**Job**
Set down all of the data exactly as it appears.

**Data shown**
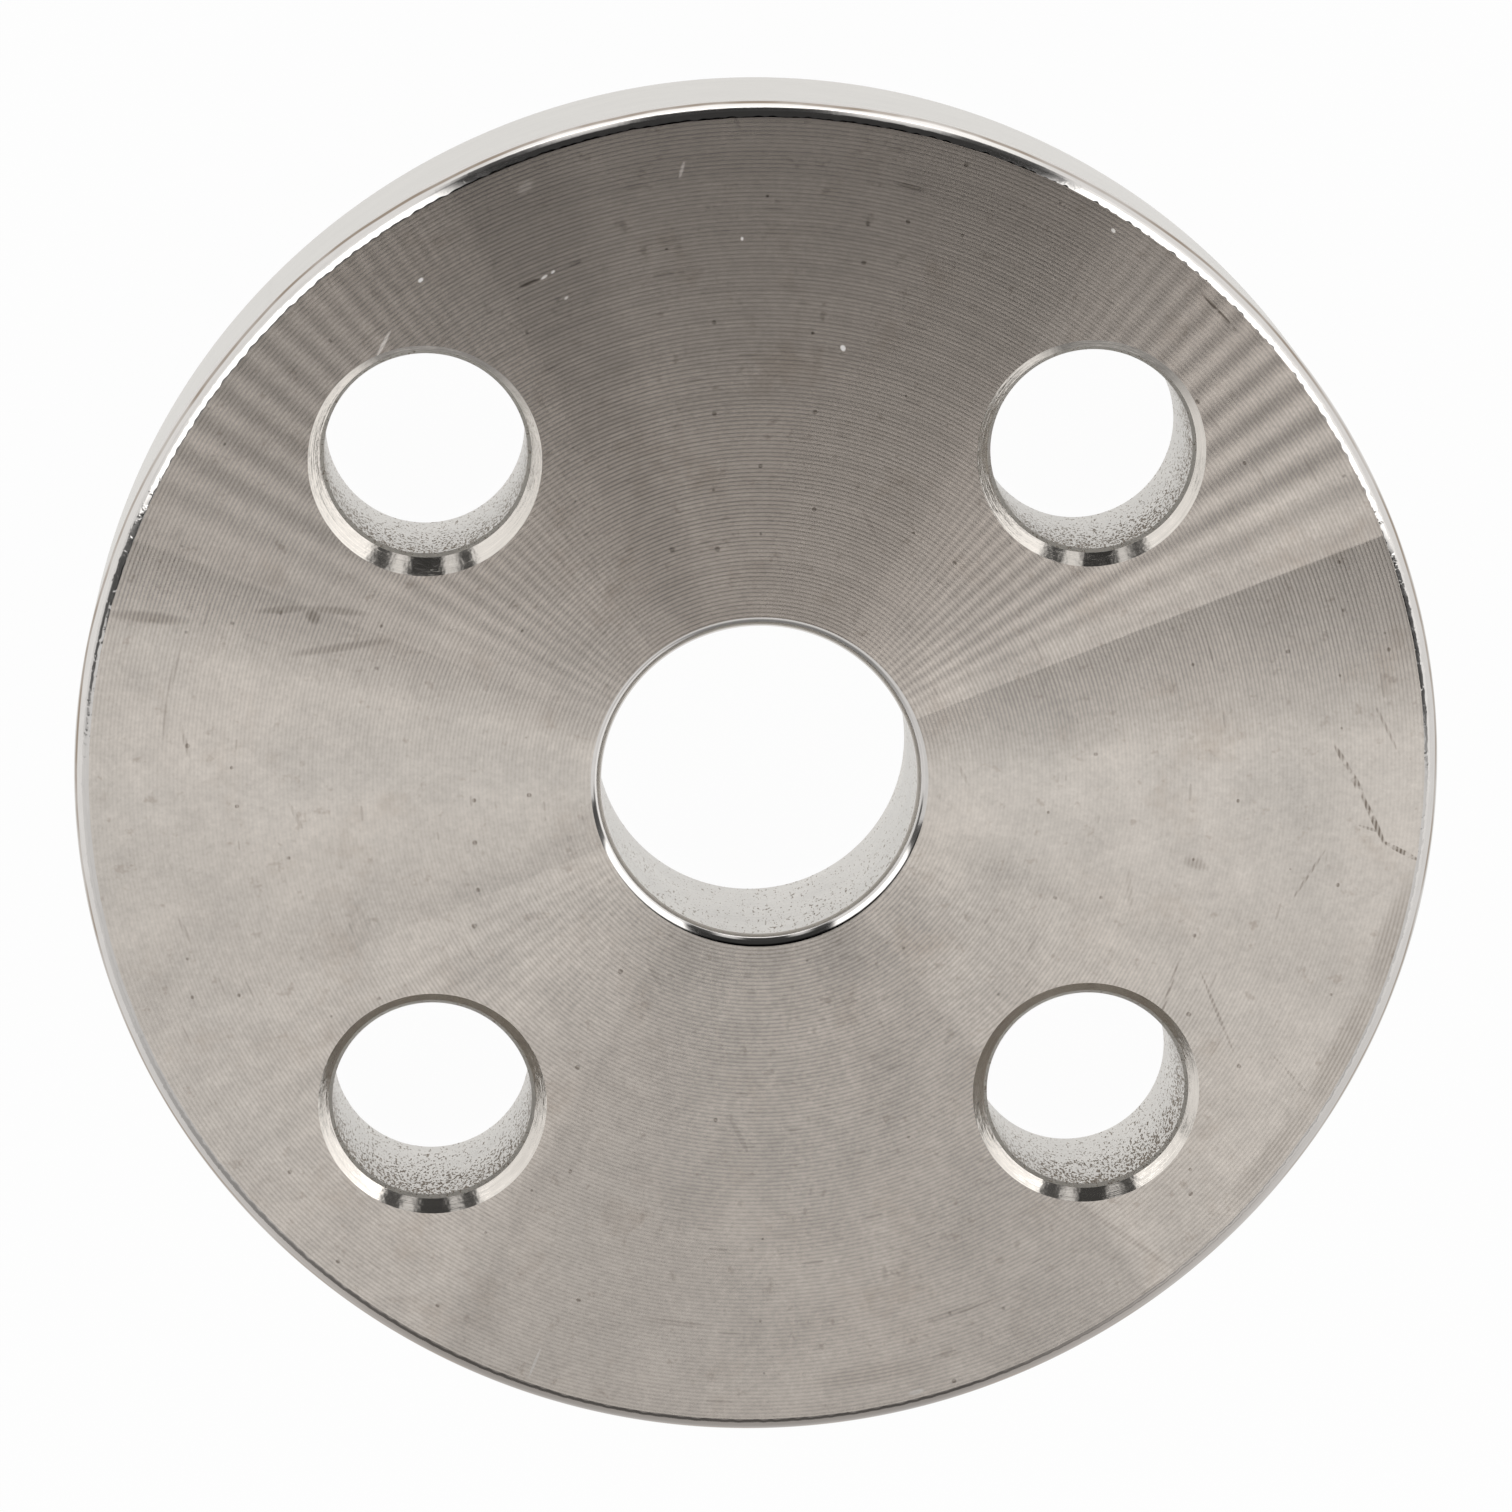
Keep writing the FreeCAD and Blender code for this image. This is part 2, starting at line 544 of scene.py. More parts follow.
# Marks on the front face: start, end and width in millimetres, and how dark. Smudges are soft, scores
# broken by the grooves, nicks bright with a painted glint.
SMUDGES = [
    ((-44.8, 12.4), (-39.6, 11.9), 1.12, 0.55),
    ((-34.8, 12.5), (-31.0, 12.7), 0.68, 0.45),
    ((-31.0, 12.7), (-27.3, 12.3), 0.75, 0.50),
    ((-30.9, 12.2), (-30.7, 12.0), 1.20, 0.70),
    ((-32.8, 9.4), (-25.3, 10.4), 0.75, 0.45),
    ((-39.9, 10.0), (-41.0, 6.4), 0.45, 0.30),
    ((-41.0, 6.4), (-41.2, 3.6), 0.45, 0.30),
    ((-39.9, 4.0), (-39.5, 2.3), 0.45, 0.35),
    ((11.5, -39.4), (16.9, -37.8), 0.60, 0.25),
    ((-8.6, -38.8), (-2.9, -39.6), 0.60, 0.22),
    ((22.0, -30.4), (29.8, -36.0), 0.60, 0.22),
    ((4.0, -43.9), (12.0, -42.6), 2.10, 0.22),
    ((27.0, 17.4), (29.6, 17.9), 0.68, 0.30),
    ((45.4, -8.5), (43.2, -15.5), 2.80, 0.42),
    ((43.2, -15.5), (39.0, -24.0), 2.60, 0.38),
    ((39.0, -24.0), (33.5, -31.0), 2.20, 0.30),
    ((30.0, -5.9), (31.0, -6.3), 1.10, 0.45),
    ((25.8, -6.6), (26.0, -9.5), 0.60, 0.22),
]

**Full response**
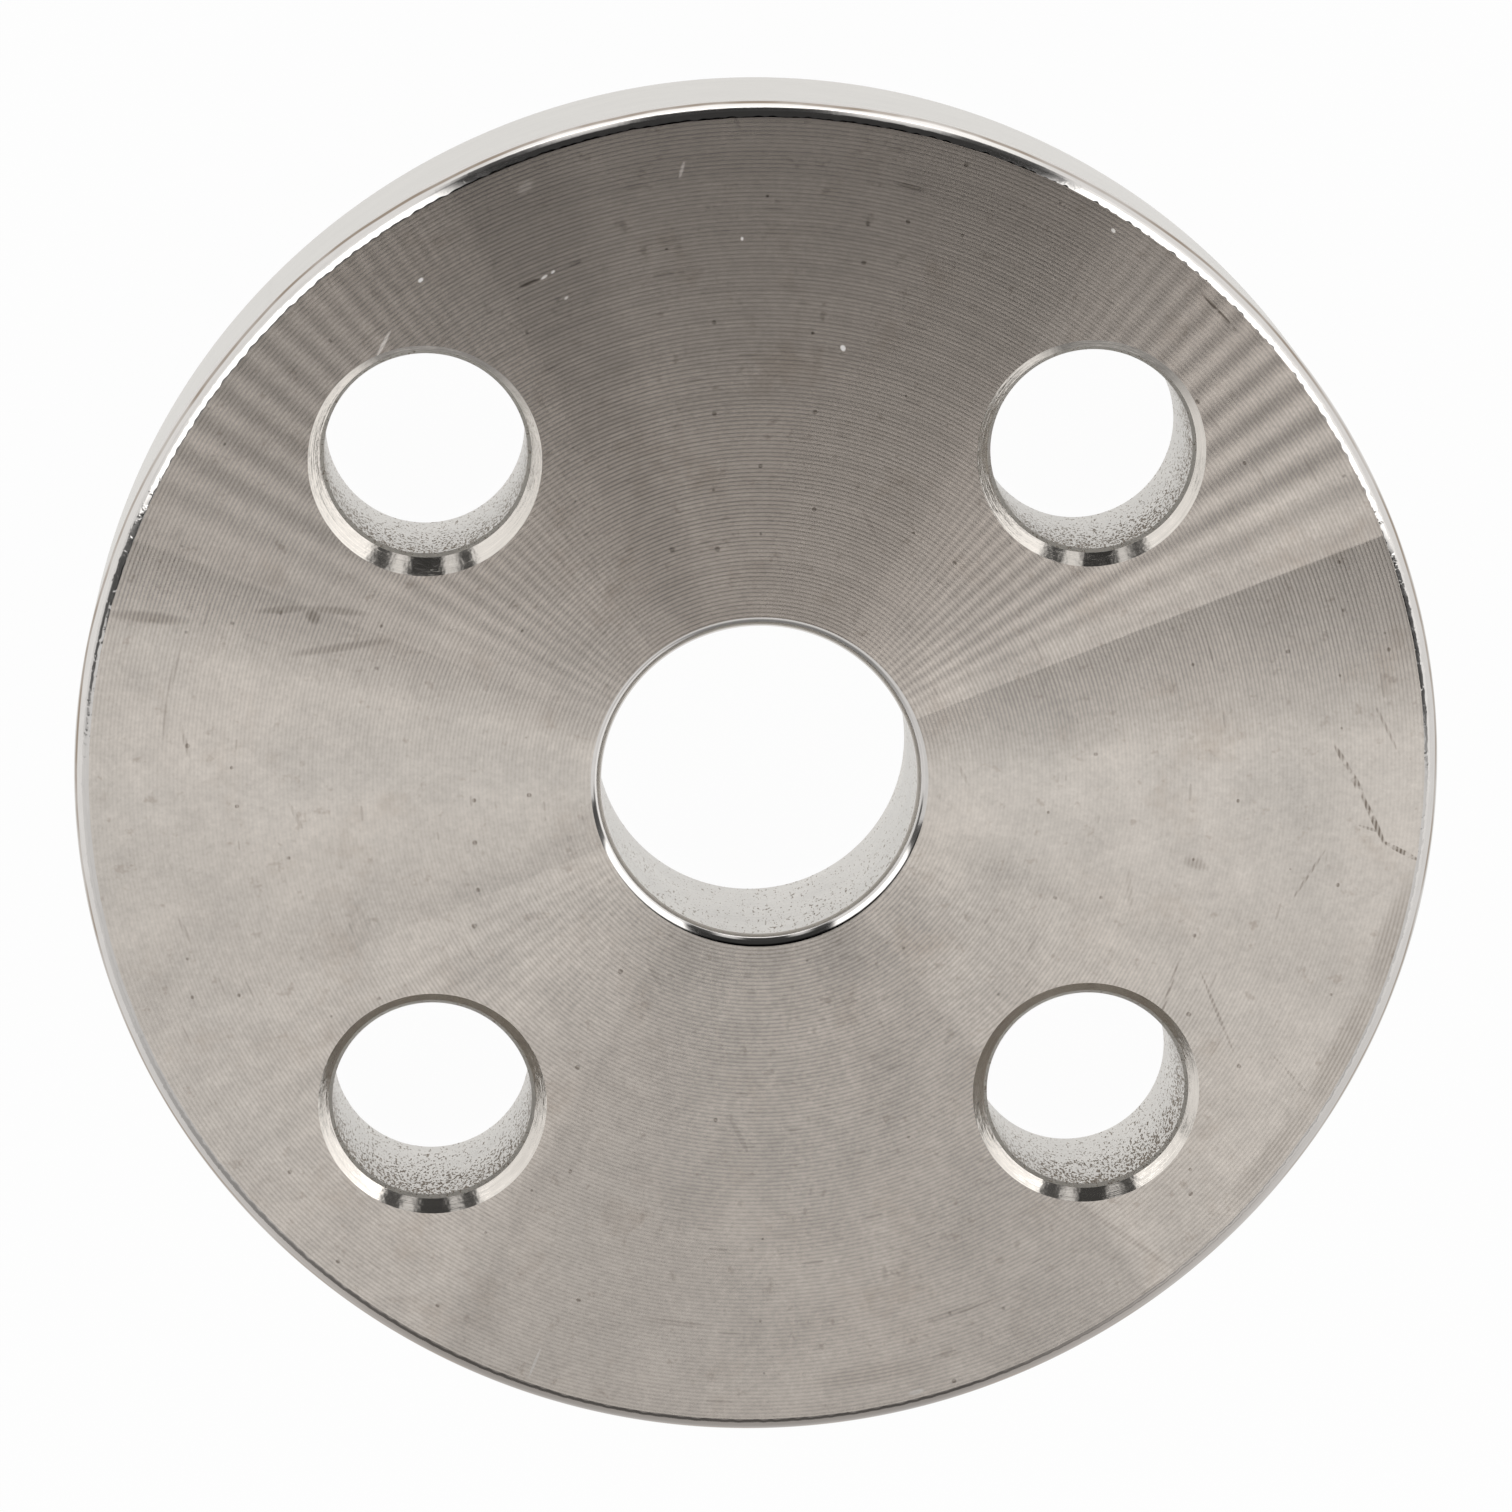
Keep writing the FreeCAD and Blender code for this image. This is part 2, starting at line 544 of scene.py. More parts follow.
# Marks on the front face: start, end and width in millimetres, and how dark. Smudges are soft, scores
# broken by the grooves, nicks bright with a painted glint.
SMUDGES = [
    ((-44.8, 12.4), (-39.6, 11.9), 1.12, 0.55),
    ((-34.8, 12.5), (-31.0, 12.7), 0.68, 0.45),
    ((-31.0, 12.7), (-27.3, 12.3), 0.75, 0.50),
    ((-30.9, 12.2), (-30.7, 12.0), 1.20, 0.70),
    ((-32.8, 9.4), (-25.3, 10.4), 0.75, 0.45),
    ((-39.9, 10.0), (-41.0, 6.4), 0.45, 0.30),
    ((-41.0, 6.4), (-41.2, 3.6), 0.45, 0.30),
    ((-39.9, 4.0), (-39.5, 2.3), 0.45, 0.35),
    ((11.5, -39.4), (16.9, -37.8), 0.60, 0.25),
    ((-8.6, -38.8), (-2.9, -39.6), 0.60, 0.22),
    ((22.0, -30.4), (29.8, -36.0), 0.60, 0.22),
    ((4.0, -43.9), (12.0, -42.6), 2.10, 0.22),
    ((27.0, 17.4), (29.6, 17.9), 0.68, 0.30),
    ((45.4, -8.5), (43.2, -15.5), 2.80, 0.42),
    ((43.2, -15.5), (39.0, -24.0), 2.60, 0.38),
    ((39.0, -24.0), (33.5, -31.0), 2.20, 0.30),
    ((30.0, -5.9), (31.0, -6.3), 1.10, 0.45),
    ((25.8, -6.6), (26.0, -9.5), 0.60, 0.22),
]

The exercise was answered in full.